Man’s photography for i-D’s ‘Whatever the Weather’ issue, widely hailed as one of the most creative and progressive photo-stories of 2012, featured a group of ordinary Tibetan teenagers in lieu of traditional models. For her piece entitled ‘China 12 Colours’ (2011), also for i-D, she shot stunning portraits of twelve girls from China’s ethnic minority tribes, challenging the traditional perceptions of beauty in China. She has also shot images that explore topics such as environmental protection and Buddhism.
“China features an implicit culture where collectivity outweighs individuality. I was criticised for showing Vogue the ‘unsafe’ rustic part of China, which Chinese people would normally avoid. I’m open to such controversies. The most encouraging thing about China is that we’re a vast country with enormous possibilities and rich diversity,” said Man.
Man was born in the 1980s, as China was in the process of instituting economic reform and opening up to the West, which had a profound impact on her work and outlook on life. “We’re a generation that witnessed reform, a generation that’s now witnessing the material dream coming true. What influences me most is this reality. I want to create a visual elaboration of traditional Chinese culture from this perspective,” she said.
Starting in childhood, Man took a serious interest in painting and drawing, becoming particularly passionate about Chinese painting and calligraphy.

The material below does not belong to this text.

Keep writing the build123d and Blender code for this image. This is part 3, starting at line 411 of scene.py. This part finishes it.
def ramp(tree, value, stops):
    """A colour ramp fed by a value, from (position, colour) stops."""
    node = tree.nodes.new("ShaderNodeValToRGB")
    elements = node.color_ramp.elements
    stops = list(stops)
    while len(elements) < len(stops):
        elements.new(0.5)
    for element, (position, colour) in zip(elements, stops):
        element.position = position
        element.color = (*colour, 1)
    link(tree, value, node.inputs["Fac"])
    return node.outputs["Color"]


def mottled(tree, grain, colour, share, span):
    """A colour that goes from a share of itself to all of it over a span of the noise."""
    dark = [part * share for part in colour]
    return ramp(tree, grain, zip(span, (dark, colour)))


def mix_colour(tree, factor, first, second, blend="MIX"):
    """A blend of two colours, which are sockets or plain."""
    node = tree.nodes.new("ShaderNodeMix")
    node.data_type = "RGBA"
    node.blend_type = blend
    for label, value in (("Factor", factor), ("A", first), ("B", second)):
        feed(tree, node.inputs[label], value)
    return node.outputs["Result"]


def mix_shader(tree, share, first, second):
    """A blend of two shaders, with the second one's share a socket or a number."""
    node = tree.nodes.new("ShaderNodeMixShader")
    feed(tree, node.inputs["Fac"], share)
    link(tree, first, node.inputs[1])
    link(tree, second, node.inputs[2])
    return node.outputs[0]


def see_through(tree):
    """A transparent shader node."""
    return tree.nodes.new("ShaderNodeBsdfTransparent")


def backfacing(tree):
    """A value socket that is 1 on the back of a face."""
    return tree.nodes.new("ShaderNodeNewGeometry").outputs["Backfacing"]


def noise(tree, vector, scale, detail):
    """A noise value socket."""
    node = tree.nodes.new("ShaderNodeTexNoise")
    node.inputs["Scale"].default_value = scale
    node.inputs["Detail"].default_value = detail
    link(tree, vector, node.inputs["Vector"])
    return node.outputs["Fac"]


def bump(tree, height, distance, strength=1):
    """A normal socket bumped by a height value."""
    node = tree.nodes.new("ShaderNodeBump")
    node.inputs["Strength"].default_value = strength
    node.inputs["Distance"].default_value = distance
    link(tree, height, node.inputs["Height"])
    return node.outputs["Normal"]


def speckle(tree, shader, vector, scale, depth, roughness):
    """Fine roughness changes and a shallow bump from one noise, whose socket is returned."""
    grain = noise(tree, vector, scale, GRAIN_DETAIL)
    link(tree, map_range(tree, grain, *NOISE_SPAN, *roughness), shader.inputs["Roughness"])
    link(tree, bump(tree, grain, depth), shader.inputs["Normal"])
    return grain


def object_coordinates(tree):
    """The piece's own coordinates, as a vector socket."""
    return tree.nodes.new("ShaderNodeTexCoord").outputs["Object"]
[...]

She enrolled at the Central Academy of Drama and then the Central Academy of Fine Arts in Beijing. “The schools taught classic drawing and sculpting techniques, but I never thought of becoming a photographer,”said Man. “At the beginning of my career, I worked as a graphic designer to make a living. Back in those days, an artist wasn’t an ideal profession for making money.”

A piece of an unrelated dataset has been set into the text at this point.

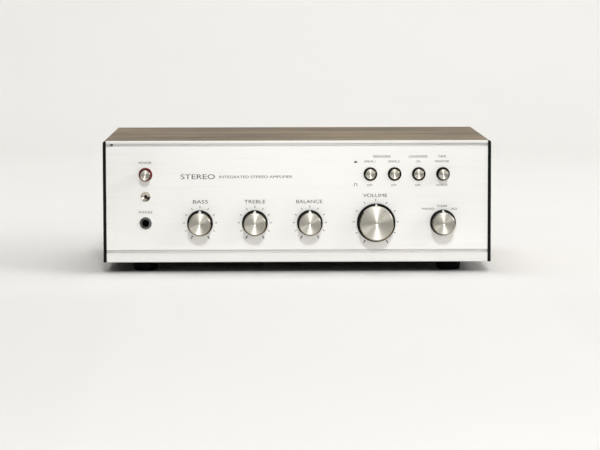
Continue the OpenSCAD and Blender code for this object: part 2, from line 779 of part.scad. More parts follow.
module ground_post() {
    color("#c9c5b8") at_back(ground_at[0], ground_at[1]) {
        rod(4, -6, post_out - 0.4);
        translate([0, 0, post_out - 0.4]) cylinder(d1 = 4, d2 = 3.2, h = 0.4);
        tube(9, 4, 0, 1);
        difference() {
            translate([0, 0, -sheet_t - 3]) cylinder(d = 8, h = 3, $fn = 6);
            rod(4, -9, 2);
        }
    }
}

// Thumb nut with coarse flutes.
module ground_nut() {
    color("#c9c5b8") at_back(ground_at[0], ground_at[1]) difference() {
        union() {
            rod(10, 2, 8.5);
            rod(7, 1.2, 2 + slack);
        }
        rod(4.12, 0, 12);
        for (a = [0:22.5:359]) rotate([0, 0, a]) translate([5.25, 0, 0]) rod(1.1, 3, 10);
    }
}

module cord_gland() {
    color("#151515") at_back(gland_at[0], gland_at[1]) difference() {
        union() {
            rod(12, -6, slack);
            rod(15, 0, 2);
            rod(11, 2 - slack, 6);
            for (x = [-1, 1]) block([x * 5.9 - 0.7, -3, -5], [x * 5.9 + 0.7, 3, -sheet_t - 0.1]);
        }
        rod(gland_bore_d, -8, 8);
    }
}

// ---------------------------------------------------------------- power supply and boards
module place_transformer() {
    translate([transformer_at[0], transformer_at[1], tray_z1]) children();
}

leg = core[0] / 6;

module transformer_core() {
    color("#6f6a62") place_transformer() difference() {
        block([-core[0] / 2, -core[1] / 2, 0], [core[0] / 2, core[1] / 2, core[2]]);
        for (side = [0, 1]) mirror([side, 0, 0])
            block([leg, -core[1], leg], [2 * leg, core[1], core[2] - leg]);
    }
}

// The bobbin's flanges and the taped coil round the middle leg.
module transformer_winding() {
    side = core[1] / 2;
    color("#c9a24b") place_transformer() difference() {
        union() {
            block([-2 * leg + 0.3, -side - 14, leg + 2.4], [2 * leg - 0.3, side + 14, core[2] - leg - 2.4]);
            for (z = [leg + 0.3, core[2] - leg - 2.4])
                block([-2 * leg + 0.3, -side - 15.5, z], [2 * leg - 0.3, side + 15.5, z + 2.1]);
        }
        block([-leg, -side, 0], [leg, side, core[2]]);
    }
}

// A steel strap over the core, with a foot on each side.
module transformer_frame() {
    t = 1.5;
    w = core[1] - 8;
    x = core[0] / 2;
    color("#b3b2a8") place_transformer() {
        difference() {
            block([-x - t, -w / 2, 0], [x + t, w / 2, core[2] + t]);
            block([-x, -w, -1], [x, w, core[2]]);
        }
        for (side = [0, 1]) mirror([side, 0, 0]) difference() {
            block([x + t - slack, -w / 2, 0], [x + 9, w / 2, t]);
            translate([x + 5.4, 0, 0]) rod(4, -1, 5);
        }
    }
}

module main_board() {
    color("#8d6b2f") difference() {
        block([board_x[0], board_y[0], board_z], [board_x[1], board_y[1], board_z + board_t]);
        for (p = board_posts) translate([p[0], p[1], 0]) rod(3.2, board_z - 1, board_z + 5);
    }
}

module heatsink() {
    pitch = (sink_y[1] - sink_y[0] - 2) / (fin_n - 1);
    color("#3b3c3d") translate([0, 0, sink_z[0]]) linear_extrude(sink_z[1] - sink_z[0]) {
        translate([sink_x, sink_y[0]]) square([4, sink_y[1] - sink_y[0]]);
        for (i = [0:fin_n - 1]) translate([sink_x + 3.9, sink_y[0] + i * pitch]) square([26, 2]);
    }
}

transistor_y = [14, 44, 80, 106];

module power_transistors() {
    z = board_z + board_t;
    color("#161616") for (along = transistor_y) {
        y = sink_y[0] + along;
        block([sink_x - 4.6, y - 5.1, z + 12], [sink_x - 1.3, y + 5.1, z + 21]);
        difference() {
            block([sink_x - 1.3, y - 5.1, z + 12], [sink_x, y + 5.1, z + 28]);
            translate([sink_x, y, z + 25]) rotate([0, 90, 0]) cylinder(d = 3.6, h = 8, center = true);
        }
        for (k = [-2.54, 0, 2.54])
            block([sink_x - 3.2, y + k - 0.4, z], [sink_x - 2.6, y + k + 0.4, z + 12 + slack]);
    }
}

module can_capacitor(d, h) {
    r = d / 2;
    rotate_extrude() polygon([
        [0, 0], [r, 0], [r, 2.6], [r - 0.7, 3.3], [r - 0.7, 4], [r, 4.7],
        [r, h - 0.8], [r - 0.8, h], [0, h],
    ]);
}

// Children are drawn on the main board, measured from its front left corner.
module on_board(x, y) {
    translate([board_x[0] + x, board_y[0] + y, board_z + board_t]) children();
}

module filter_capacitors() {
    color("#2b5f8f") for (x = [24, 60]) on_board(x, 118) can_capacitor(30, 46);
}

module resistor() {
    translate([-3.5, 0, 1.3]) rotate([0, 90, 0]) cylinder(d = 2.6, h = 7);
}

module small_transistor() {
    intersection() {
        cylinder(d = 4.8, h = 5);
        block([-3, -1.6, -1], [3, 3, 6]);
    }
}

module fuse_in_clips() {
    along = 20;
    translate([0, 0, 4]) rotate([90, 0, 0]) cylinder(d = 5, h = along, center = true);
    for (y = [-along / 2 + 2, along / 2 - 2]) difference() {
        block([-3.2, y - 2, 0], [3.2, y + 2, 6]);
        translate([0, y, 4]) rotate([90, 0, 0]) cylinder(d = 5, h = 9, center = true);
    }
}

// The small parts on the main board: electrolytics, resistors, film capacitors, transistors, the
// bridge rectifier and two fuses.
module board_components() {
    color("#6b5a3a") {
        for (i = [0:6]) on_board(16 + i * 21, 14) can_capacitor(8, 13);
        for (i = [0:4]) on_board(28 + i * 27, 46) can_capacitor(11, 18);
        for (i = [0:9], y = [30, 60]) on_board(15.5 + i * 15.5, y) resistor();
        for (i = [0:5]) on_board(18 + i * 24, 70) block([0, 0, 0], [11, 4, 9]);
        for (i = [0:5]) on_board(14 + i * 25, 84) small_transistor();
        on_board(88, 110) block([0, 0, 0], [19, 5, 15]);
        for (x = [120, 142]) on_board(x, 116) fuse_in_clips();
    }
}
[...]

Yet during her studies, Man began to dabble in fashion photography, unearthing a talent that would later make her a pioneer. “When I switched to taking photographs, all the art foundation [courses] and professional training [I had previously] made it simple,” she said.

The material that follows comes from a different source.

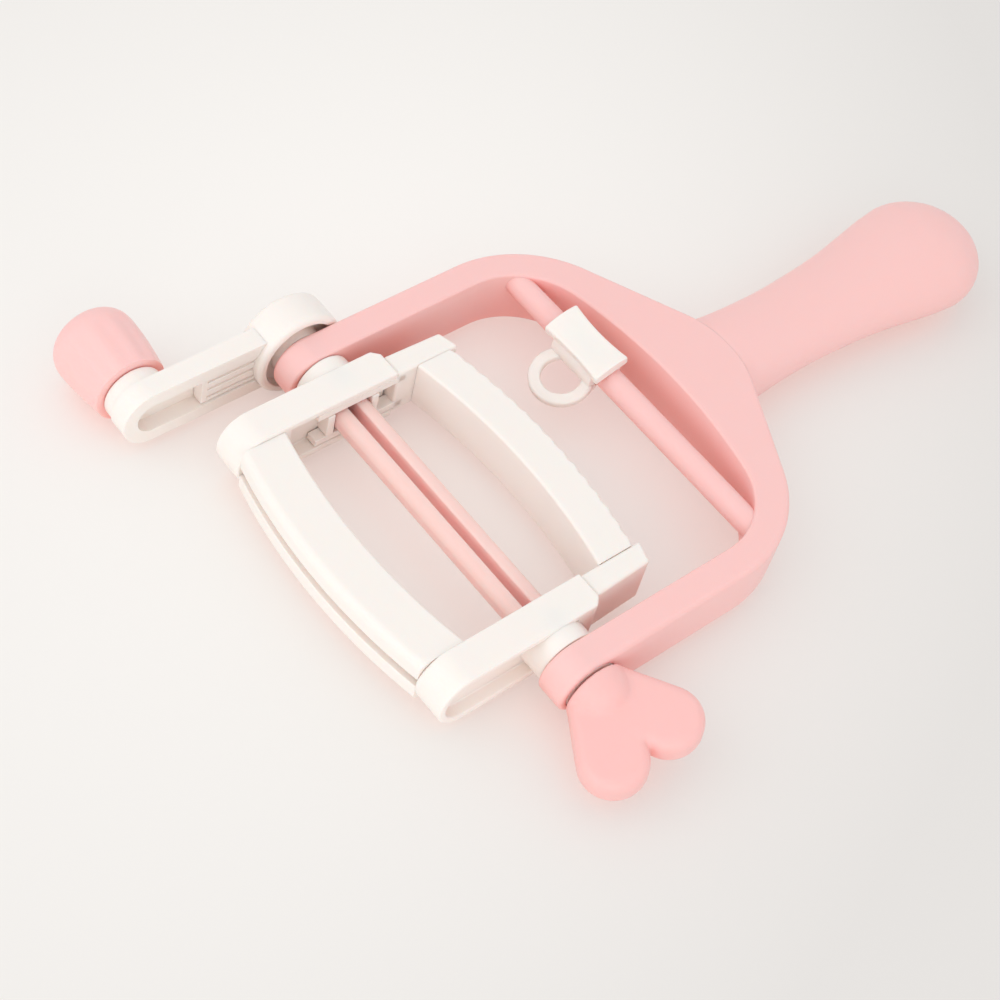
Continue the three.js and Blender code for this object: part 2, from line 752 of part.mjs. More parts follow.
// Knob: a fluted barrel with a domed end and a counterbore for the screw that it turns on.
function crankKnob() {
  const steps = 12;
  const dome = 7;
  const straight = KNOB_LENGTH - dome;
  const profile = [[0, knobBase], [KNOB_BASE_RADIUS, knobBase]];
  for (let i = 1; i <= steps; i++) {
    const along = i / steps;
    const swell = Math.sin(along * Math.PI * 0.5);
    profile.push([KNOB_BASE_RADIUS + (KNOB_RADIUS - KNOB_BASE_RADIUS) * swell, knobBase + along * straight]);
  }
  for (let i = 1; i <= 6; i++) {
    const angle = (i / 6) * (Math.PI / 2) * 0.85;
    profile.push([KNOB_RADIUS - 5 + 5 * Math.cos(angle), knobBase + straight + dome * Math.sin(angle)]);
  }
  profile.push([0, profile.at(-1)[1]]);
  const points = profile.map(([radius, y]) => new THREE.Vector2(radius, y));
  const geometry = new THREE.LatheGeometry(points, KNOB_FLUTES * 3);
  const position = geometry.attributes.position;
  for (let i = 0; i < position.count; i++) {
    const x = position.getX(i);
    const z = position.getZ(i);
    const depth = (KNOB_FLUTE_DEPTH * (1 + Math.cos(KNOB_FLUTES * Math.atan2(z, x)))) / 2;
    const share = 1 - depth / KNOB_RADIUS;
    position.setX(i, x * share);
    position.setZ(i, z * share);
  }
  geometry.translate(-CRANK_THROW, 0, 0);
  const bore = rod(KNOB_PIN_RADIUS + RUN, knobBase - 1, knobEnd + 1, -CRANK_THROW, 0, 24);
  const headSpace = rod(SCREW_HEAD_RADIUS + 1, knobSeat, knobEnd + 1, -CRANK_THROW, 0, 24);
  return cut(solidOf(geometry), bore, headSpace);
}

// Assembly

const pomPomMaker = new THREE.Group();
const frame = new THREE.Group();
const windingFrame = new THREE.Group();
const farHalf = new THREE.Group();
const key = new THREE.Group();
windingFrame.add(farHalf, key);
pomPomMaker.add(frame, windingFrame);

piece("bow_frame", bowFrame(), pink, frame);
piece("handle_grip", handleGrip(), pink, frame);
piece("guide_rod", guideRod(), pink, frame);
piece("yarn_guide", yarnGuide(), white, frame);
piece("key_side_bar", keySideBar(), white, windingFrame);
piece("crank_side_bar", crankSideBar(), white, windingFrame);
piece(
  "near_curved_bar",
  curvedBar(-1, NEAR_INNER, NEAR_WIDTH, curveHalfLength, false),
  white,
  windingFrame,
);
piece("crank_hub", crankHub(), white, windingFrame);
piece("crank_arm", crankArm(), white, windingFrame);
piece("crank_screw", screw(SCREW_RADIUS, PRONG_TIP + 3, screwSeat + SEAT, 0), steel, windingFrame);
piece(
  "knob_screw",
  screw(KNOB_PIN_RADIUS, crankBack - 1 + SEAT, knobSeat + RUN, -CRANK_THROW),
  steel,
  windingFrame,
);
piece("crank_knob", crankKnob(), pink, windingFrame);
piece("far_curved_bar", curvedBar(1, FAR_INNER, FAR_WIDTH, curveHalfLength, true), white, farHalf);
piece("key_side_slider", slider(), white, farHalf);
piece("crank_side_slider", onSide(1, slider()), white, farHalf);
piece("split_shaft", splitShaft(), pink, key);
piece("heart_key", heartKey(), pink, key);

export default pomPomMaker;
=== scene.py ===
# Hand-cranked pom-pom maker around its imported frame. Pieces are built in millimetres in the frame's axes.
import math

import bmesh
import bpy
from mathutils import Euler, Matrix, Vector


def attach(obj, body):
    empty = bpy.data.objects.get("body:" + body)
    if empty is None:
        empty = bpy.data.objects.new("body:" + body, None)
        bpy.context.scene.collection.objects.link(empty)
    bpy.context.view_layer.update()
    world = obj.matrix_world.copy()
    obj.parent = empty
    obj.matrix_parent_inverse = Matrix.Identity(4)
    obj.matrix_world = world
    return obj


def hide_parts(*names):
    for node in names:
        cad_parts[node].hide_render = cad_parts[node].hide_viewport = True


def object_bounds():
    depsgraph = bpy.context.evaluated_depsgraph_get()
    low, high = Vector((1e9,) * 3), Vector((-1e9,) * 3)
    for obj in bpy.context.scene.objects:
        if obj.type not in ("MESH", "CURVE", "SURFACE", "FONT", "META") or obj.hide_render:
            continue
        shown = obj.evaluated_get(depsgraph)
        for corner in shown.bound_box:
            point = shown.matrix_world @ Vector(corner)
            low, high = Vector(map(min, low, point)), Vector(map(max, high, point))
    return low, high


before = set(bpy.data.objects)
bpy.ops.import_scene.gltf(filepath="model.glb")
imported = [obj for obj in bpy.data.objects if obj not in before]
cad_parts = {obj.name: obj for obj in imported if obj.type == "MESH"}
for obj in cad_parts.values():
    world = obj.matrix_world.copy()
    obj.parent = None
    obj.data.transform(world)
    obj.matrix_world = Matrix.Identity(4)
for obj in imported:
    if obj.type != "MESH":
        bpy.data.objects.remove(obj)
cad_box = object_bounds()

MM = 0.001


# Shader building

HOLLOW_SHADE_SAMPLES = 8


def linear(*srgb):
    """A colour given in 0 to 255 as it looks, in the units that the shaders take."""
    shares = [value / 255 for value in srgb]
    return tuple(s / 12.92 if s <= 0.04045 else ((s + 0.055) / 1.055) ** 2.4 for s in shares)


def object_place(tree):
    return tree.nodes.new("ShaderNodeTexCoord").outputs["Object"]


def noise(tree, place, scale, detail):
    node = tree.nodes.new("ShaderNodeTexNoise")
    node.inputs["Scale"].default_value = scale
    node.inputs["Detail"].default_value = detail
    tree.links.new(place, node.inputs["Vector"])
    return node.outputs["Fac"]


def mapped(tree, value, start, end, low=0.0, high=1.0, kind="LINEAR"):
    """A value whose range from start to end is spread over low to high."""
    node = tree.nodes.new("ShaderNodeMapRange")
    node.interpolation_type = kind
    node.inputs["From Min"].default_value = start
    node.inputs["From Max"].default_value = end
    node.inputs["To Min"].default_value = low
    node.inputs["To Max"].default_value = high
    tree.links.new(value, node.inputs["Value"])
    return node.outputs["Result"]


def mixed(tree, share, first, second):
    """A mix of two colours, each of them plain numbers or an output."""
    node = tree.nodes.new("ShaderNodeMixRGB")
    tree.links.new(share, node.inputs["Fac"])
    for colour, socket in ((first, "Color1"), (second, "Color2")):
        if isinstance(colour, tuple):
            node.inputs[socket].default_value = (*colour, 1.0)
        else:
            tree.links.new(colour, node.inputs[socket])
    return node.outputs["Color"]


def hollow_shade_mask(tree, reach, start, end):
    """How far a place lies in a hollow, as the mask for painted shade: 0 where its open share is start or
    more, and 1 from end down.
    """
    node = tree.nodes.new("ShaderNodeAmbientOcclusion")
    node.samples = HOLLOW_SHADE_SAMPLES
    node.inputs["Distance"].default_value = reach * MM
    return mapped(tree, node.outputs["AO"], start, end)


def scaled(tree, output, factor):
    """The output times a number."""
    product = tree.nodes.new("ShaderNodeMath")
    product.operation = "MULTIPLY"
    product.inputs[1].default_value = factor
    tree.links.new(output, product.inputs[0])
    return product.outputs["Value"]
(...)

Before graduating from art school, Man had already shot several editorials for Vision. They were bold, colour-saturated portraits inspired by her background in painting. One of the most evocative images from what she refers to as the first “phase” of her career is ‘The Astronaut,’which features a woman trapped in a glass bubble with a single tear running down her cheek. The image is now part of the permanent collection of London’s Victoria & Albert Museum.
“My task is to acquire, integrate and communicate information. [My style] is both Eastern and Western, both mainstream and non-mainstream, extending from the past, the present to the future, with vulgarity and elegance. It’s about creating a modern visual language that everyone can understand,” said Man, whose body of work has seen her redefined as an ‘artist’ rather than a ‘photographer,’ something that took her time to come to terms with.
“Photographers accuse my photos of being too much like painted work, while artists shut me out because my work appears in fashion magazines. It was only when the Beijing Today Art Museum and Shanghai Contemporary Art Museum invited me to exhibit my work, people started to learn about the ‘artist’ part of me,” explained Man, who has regularly exhibited her work around the world in places like Los Angeles, Singapore, Tokyo, Paris and Miami, as well as her native Beijing.
Later this year, Man is set to unveil her first solo exhibition in China, showcasing her work alongside traditional Chinese paintings at the Imperial Ancestral Temple in the Forbidden City. She will also launch her first interactive movie, entitled ‘Yin Guo’ and featuring 20 celebrities, including Sophie Marceau and Fan Bingbing, who share inspirational stories both in the film and online across Weibo. Chen calls it a public welfare project and hopes she will inspire others to share their dreams and thoughts.
“My biggest challenges come from within; I never compare myself to anyone. If anyone tries to limit my boundaries with rules or standards, it would be too difficult. The so-called ‘challenges’ to me, I think, are staying true to myself,” reflected Man.“Sometimes, I’d suddenly wake up from dozens of commercial [projects] and ask myself ‘what am I doing?’ It feels like a waste of time. I can’t seem to express my deepest feelings and thoughts and I can’t help but to question myself. There’s always an endless number of things to do, but what I really want is to spend my time where fashion can’t take me.”